Kajari Suhendra mengingatkan pentingnya izin resmi seperti IUP, IPR, dan SIPB sebagai jalan legal pengelolaan sumber daya alam. Kabag SDA Teuku Kamaruzzaman menambahkan, satu-satunya jalan damai adalah penetapan Wilayah Pertambangan Rakyat (WPR) legalisasi tambang rakyat agar hukum dan perut rakyat tak lagi beradu.
Deklarasi di Tengah Kabut
Tokoh masyarakat mendukung inisiatif itu. Mereka percaya, solusi bukan hanya dalam borgol dan pasal, melainkan dalam kesepakatan moral dan keberanian untuk berubah.
Deklarasi bersama pun ditandatangani. Menolak segala bentuk PETI, Mendukung sosialisasi bahaya tambang ilegal, Mendorong pembentukan WPR sebagai jalan ekonomi rakyat.

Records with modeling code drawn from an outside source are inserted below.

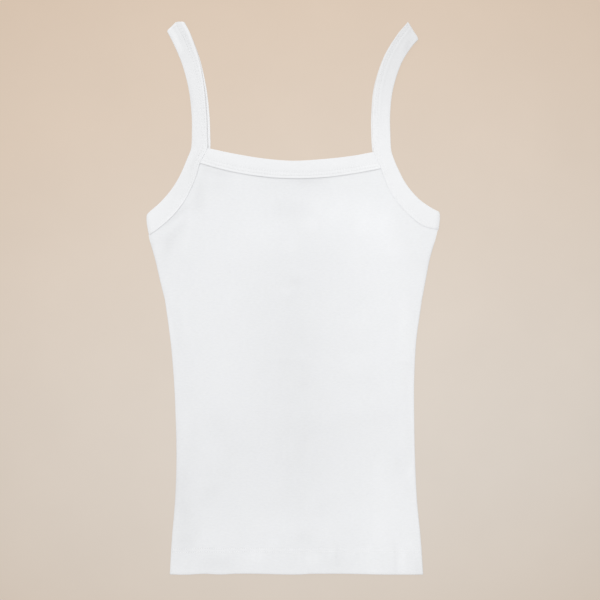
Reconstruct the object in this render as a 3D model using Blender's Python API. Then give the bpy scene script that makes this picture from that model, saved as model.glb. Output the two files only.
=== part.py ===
"""Camisole tank top in white cotton jersey, laid flat with its front up.

Frame: metres, +Z up. The garment rests on z = 0, hem towards -Y and straps towards +Y. The origin is
on that surface, below the middle of the whole outline. Left and right are as seen from above.

Six pieces, as cut and sewn: a front and a back, a neck binding on each, and for each armhole one
strip that binds it all round and runs on over the shoulder as the strap. The hems are the panels'
own cloth turned up. Every piece is a real wall of cloth: the back lies on the surface, the front on
the back, and the strips fold over at the shoulder and at the underarm.
"""

import bpy
import bmesh
import numpy as np

MM = 0.001

# Cloth, in millimetres
CLOTH = 1.1  # one layer of jersey
BINDING = 1.6  # a folded strip with the panel's edge inside it
HEM_CLOTH = 1.8  # the panel's cloth, doubled
HEM_DEPTH = 26.0
GAP = 0.3  # between one piece and the next, and between the layers
SEAM_GAP = 0.35  # the same along a slanting seam
EDGE_ROUND = 0.8  # how a panel's edge rounds over
STRIP_ROUND = 0.6  # how a strip's edges round over
BACK_NECK_DROP = 8.0  # the back neckline lies this much lower than the front one

# Where the sections and the points across them lie. Distances are in millimetres.
BODY_ROWS = 27  # from above the hem to the underarm
COLUMNS = 13  # across the middle of a panel
SIDE_COLUMNS = (5.0, 10.0, 16.0)  # in from a panel's edge, where it bends
HEM_ROWS = (8.0, 16.0, HEM_DEPTH - 1, HEM_DEPTH + 1, HEM_DEPTH + 8)  # up from the hem's edge
SEAM_STEP = 0.5  # along the strips, in table rows
NEAR_NECK = (0.07, 0.02, 0.0)  # the last sections below the neck seam, in table rows
STRIP_COLUMNS = (0.36, 0.6, 0.8)  # shares of a strip's width
NECK_COLUMNS = 19
FOLD_STEPS = 4  # sections round a fold
FOLD_BACK = 0.1  # table rows from a fold to where its edges' directions are read
SEAM_SAMPLES = 160

# Slopes of the front, in millimetres from the seam: raised as far as the first, level from the second
SEAM_SLOPE = (1.0, 12.0)
NECK_SLOPE = (10.0, 24.0)
HEM_SLOPE = (HEM_DEPTH + 2, HEM_DEPTH + 14)
EDGE_SLOPE = (0.0, 7.0)  # the folds die out towards the body's edges

# The body's two edges, in millimetres: height, left and right
SIDES = np.array(
    [
        # height, left_x, right_x
        (-303.4, -135.8, 142.9),
        (-266.0, -133.7, 140.4),
        (-222.0, -130.1, 136.2),
        (-178.0, -128.6, 134.1),
        (-134.0, -129.4, 133.2),
        (-90.0, -131.4, 133.2),
        (-46.0, -135.2, 135.5),
        (-2.0, -141.2, 141.5),
        (20.0, -146.5, 145.7),
        (42.0, -151.4, 150.1),
        (64.0, -157.3, 156.5),
        (86.0, -161.7, 161.9),
    ]
)

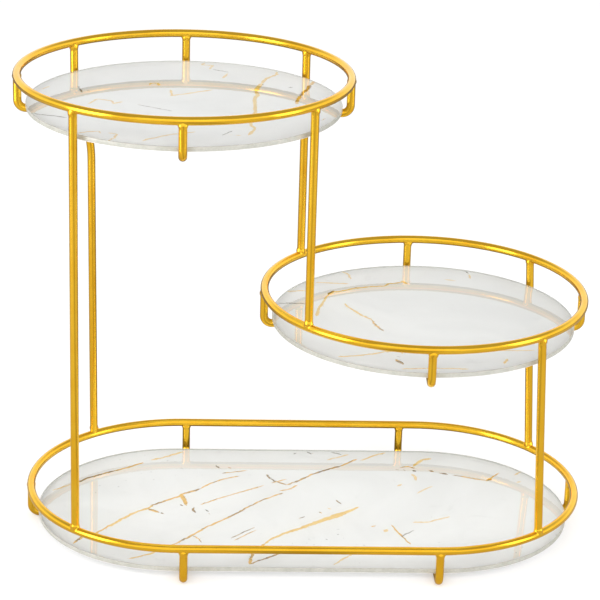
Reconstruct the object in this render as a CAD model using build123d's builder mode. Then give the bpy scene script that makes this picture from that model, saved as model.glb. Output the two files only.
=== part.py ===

Epilog: Geumpang dan Malam yang Tidak Tidur
Malam Geumpang masih menyimpan rahasia. Kabut masih tebal, truk-truk tua masih melintas seperti bayangan panjang. Solar masih mengalir dalam diam, emas masih dikais dari perut bumi.
Namun di antara kabut itu, kini ada suara yang tidak lagi berbisik, suara masyarakat, aparat, dan pemerintah daerah yang mulai berani bicara. Mungkin kabut ini tidak akan hilang besok, tetapi setiap langkah kecil akan menjadi terang.
Sebab negeri ini tidak akan sembuh bila luka-lukanya terus dibiarkan bernanah di bawah sunyi.
“PETI bukan sekadar soal emas,” kata seorang warga tua, menatap gunung dalam kabut. “Ini soal masa depan tanah kami, masa depan anak-anak kami.”